Répondre aux besoins et des préoccupations des clients à l’échelle locale
Près de 21% des magasins sont aujourd’hui automatisés pour la gestion de leurs sites ou le traitement des commandes. Ce pourcentage devrait atteindre 36% d’ici 2022. Le rapport souligne cependant la nécessité pour eux de se montrer rigoureux dans la compréhension des besoins et des préoccupations des clients à l’échelle locale.
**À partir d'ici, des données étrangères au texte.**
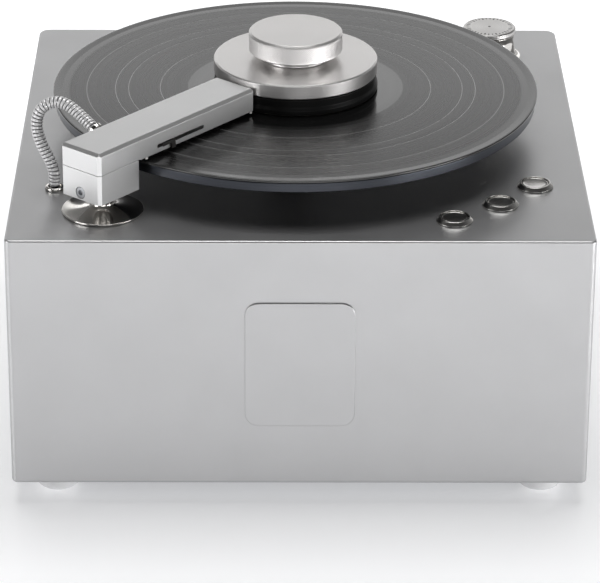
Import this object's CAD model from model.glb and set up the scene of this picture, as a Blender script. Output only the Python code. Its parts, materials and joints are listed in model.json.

Pour étendre l’automatisation en magasin, les enseignes devront rassurer les consommateurs sur la confidentialité de leurs données, rendre l’automatisation disponible sans oublier d’y adjoindre une « touche humaine ». La moitié des consommateurs sont sceptiques quant à l’automatisation s’il n’y a pas d’employés pour les aider. Chez les 18-21 ans, ils sont 44 % à le déclarer et ce pourcentage passe à 62 % chez les 72 ans et plus. En outre, 63 % pensent que les distributeurs mettent en œuvre des technologies d’automatisation pour réduire les coûts plutôt que pour les aider à résoudre leurs problèmes d’achat en magasin.
« L’automatisation représente pour les détaillants une formidable opportunité de regagner un peu du terrain qu’ils ont perdu face à la concurrence du Web et de préserver leurs parts de marché actuelles en affichant de meilleurs résultats en termes d’efficacité, de commodité et de durabilité. Faire les bons choix d’investissement et reconnaître ainsi la nécessité de procéder à une série de déploiements pourrait débloquer un potentiel significatif tant pour les fonctions opérationnelles que pour le contact avec la clientèle. Même dans notre monde qui est centré sur la technologie, il est rare de trouver une opportunité d’investissement au potentiel aussi large », estime Tim Bridges, à la tête du secteur Biens de consommation & Commerce du groupe Capgemini.